Morning, January 29 Go To Evening Reading
“The things which are not seen.”
—2 Corinthians 4:18
In our Christian pilgrimage, it is well, for the most part, to be looking forward. Forward lies the crown, and onward is the goal. Whether it be for hope, for joy, for consolation, or for the inspiration of our love, the future must, after all, be the grand object of the eye of faith. Looking into the future, we see sin cast out, the body of sin and death destroyed, and the soul made perfect and fit to be a partaker of the saints' inheritance in light. Looking further yet, the believer’s enlightened eye can see death’s river passed, the gloomy stream forded, and the hills of light attained on which standeth the celestial city; he seeth himself enter within the pearly gates, hailed as more than conqueror, crowned by the hand of Christ, embraced in the arms of Jesus, glorified with him, and made to sit together with him on his throne, even as he has overcome and has sat down with the Father on his throne. The thought of this future may well relieve the past's darkness and the present's gloom. The joys of heaven will surely compensate for the sorrows of earth. Hush, hush, my doubts! Death is a narrow stream, and thou shalt soon have forded it. Time, how short—eternity, how long!

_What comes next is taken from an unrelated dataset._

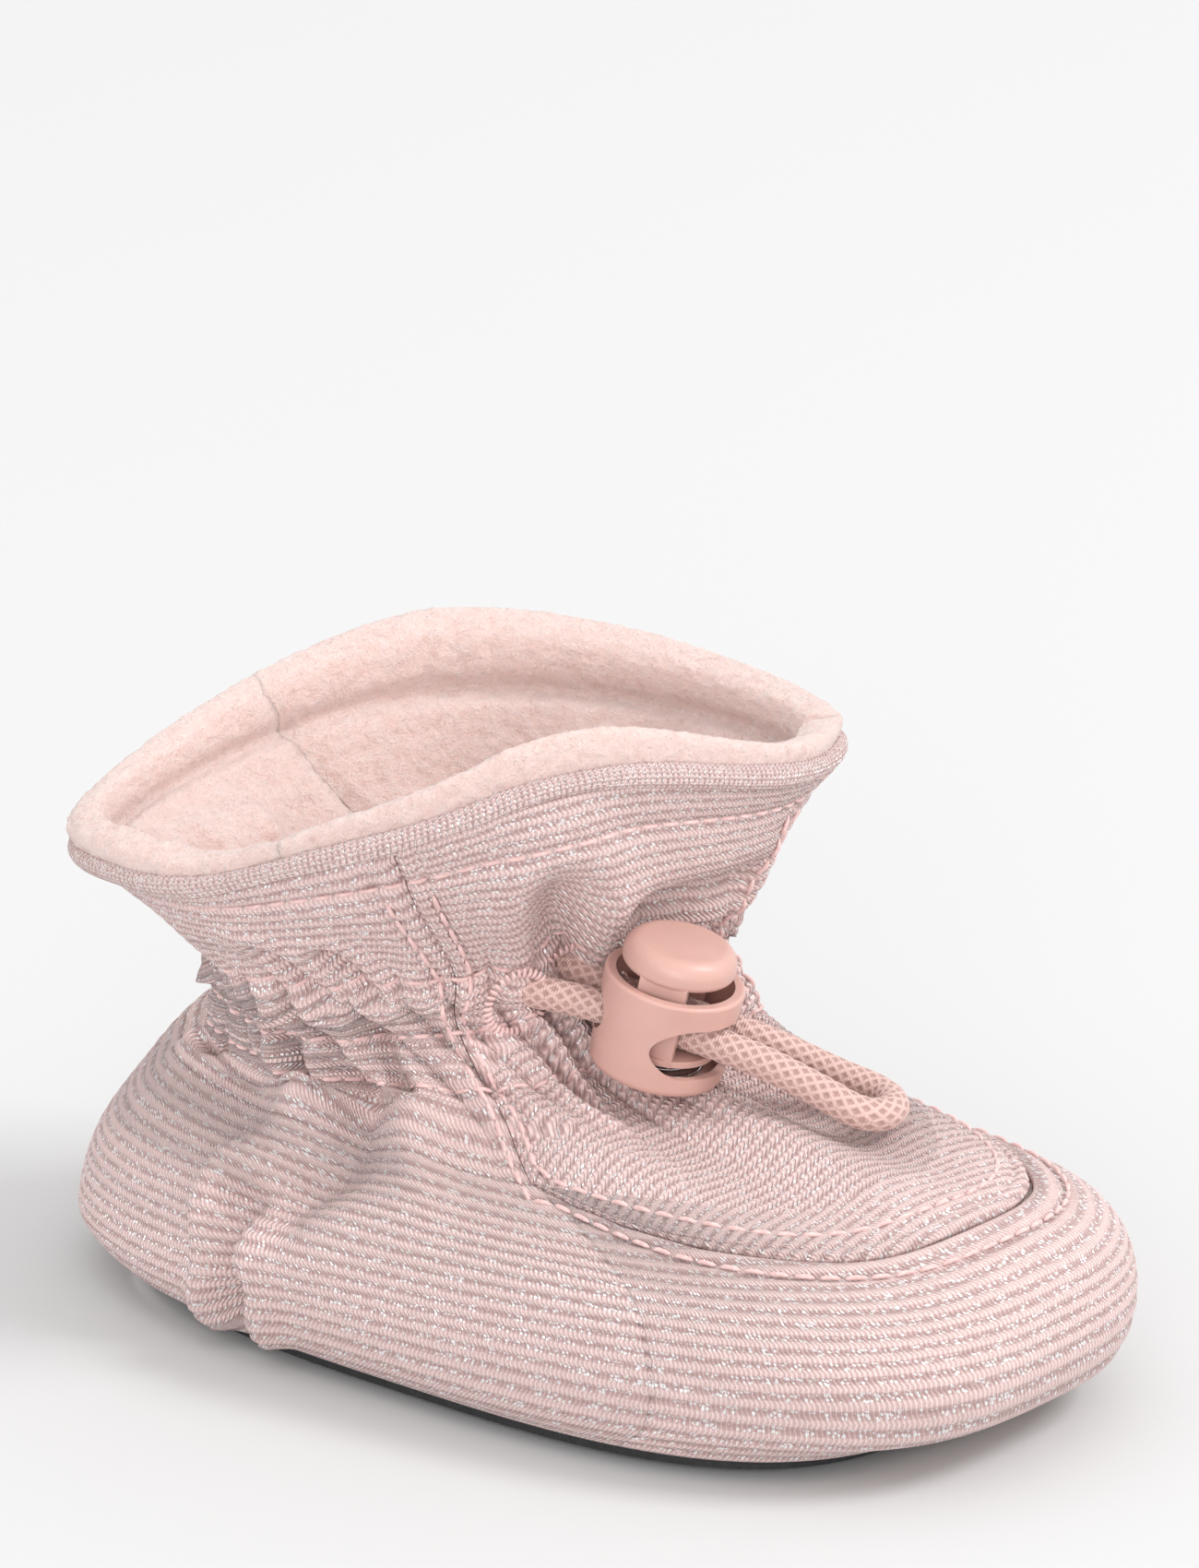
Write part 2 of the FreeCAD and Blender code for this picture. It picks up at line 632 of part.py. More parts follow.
def seam_side_line(offset_row, offset_angle):
    """Line beside the panel seam, from the near rim round the toe to the far rim."""
    def place(u):
        if u < 0.3:
            row = SEAM_LINE_TOP - (SEAM_LINE_TOP - TOE_CORNER_ROW) * u / 0.3
            return -(seam_angle(row) + offset_angle), row + offset_row * u / 0.3
        if u > 0.7:
            row = SEAM_LINE_TOP - (SEAM_LINE_TOP - TOE_CORNER_ROW) * (1 - u) / 0.3
            return seam_angle(row) + offset_angle, row + offset_row * (1 - u) / 0.3
        angle = (TOE_CORNER + offset_angle) * (u - 0.5) / 0.2
        bounded = max(-TOE_CORNER, min(TOE_CORNER, angle))
        return angle, seam_row(bounded) + offset_row
    return place


def round_the_shaft(row):
    return lambda u: (STITCH_END * (2 * u - 1), row)


def beside_heel_seam(side):
    """Line at a fixed distance from the heel seam, from the sole to the rim stitching."""
    def place(u):
        row = HEEL_STITCH_ROWS[0] + (HEEL_STITCH_ROWS[1] - HEEL_STITCH_ROWS[0]) * u
        return beside_heel(row, HEEL_STITCH_OFF, side), row
    return place


def build_stitching():
    """Seam rows first; the rows round the shaft leave out a stitch where they cross one."""
    rows = [("vamp_stitch_inner", seam_side_line(SEAM_STITCH_ROWS, -SEAM_STITCH_TURN), 600),
            ("vamp_stitch_outer", seam_side_line(-SEAM_STITCH_ROWS, SEAM_STITCH_TURN), 600),
            ("heel_stitch_near", beside_heel_seam(-1), 300),
            ("heel_stitch_far", beside_heel_seam(1), 300),
            ("rim_topstitch", round_the_shaft(RIM_STITCH_ROW), 600)]
    rows += [(name, round_the_shaft(row), 600) for name, row in CASING_STITCHES]
    sewn = []
    for name, place, steps in rows:
        sewn += stitch_row(name, place, steps, sewn)


build_outer()
build_binding()
build_lining()
build_elastic()
build_sole()
build_cord()
build_buttonholes()
build_lock()
build_spring()
build_stitching()
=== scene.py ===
import math

import bmesh
import bpy
import numpy as np
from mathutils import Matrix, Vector


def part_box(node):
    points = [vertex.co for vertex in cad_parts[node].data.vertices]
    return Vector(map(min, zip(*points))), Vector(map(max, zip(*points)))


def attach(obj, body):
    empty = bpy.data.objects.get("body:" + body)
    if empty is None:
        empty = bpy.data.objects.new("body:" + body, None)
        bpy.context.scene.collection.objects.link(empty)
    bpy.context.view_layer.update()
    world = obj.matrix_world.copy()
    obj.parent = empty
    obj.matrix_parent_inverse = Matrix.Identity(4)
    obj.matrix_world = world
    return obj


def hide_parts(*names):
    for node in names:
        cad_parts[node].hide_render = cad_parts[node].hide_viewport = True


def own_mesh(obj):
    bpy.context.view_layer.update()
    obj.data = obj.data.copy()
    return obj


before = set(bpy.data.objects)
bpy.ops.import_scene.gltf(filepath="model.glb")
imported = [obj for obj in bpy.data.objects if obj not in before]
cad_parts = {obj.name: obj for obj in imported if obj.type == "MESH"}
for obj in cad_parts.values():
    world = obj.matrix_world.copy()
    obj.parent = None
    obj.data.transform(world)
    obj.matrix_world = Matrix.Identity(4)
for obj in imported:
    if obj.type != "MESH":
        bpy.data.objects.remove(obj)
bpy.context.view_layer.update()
MM = 0.001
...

Death, how brief—immortality, how endless! I think I now eat Eshcol’s clusters and sip from the well within the gate. The road is so, so short! I shall soon be there.
“When the world my heart is rending
With its heaviest storm of care,
My glad thoughts to heaven ascending,
Find a refuge from despair.
Faith’s bright vision shall sustain me.
Till life’s pilgrimage is past;
Fears may vex, and troubles pain me,
I shall reach my home at last.”
Go To Morning Reading Evening, January 29
“The dove came into him in the evening.”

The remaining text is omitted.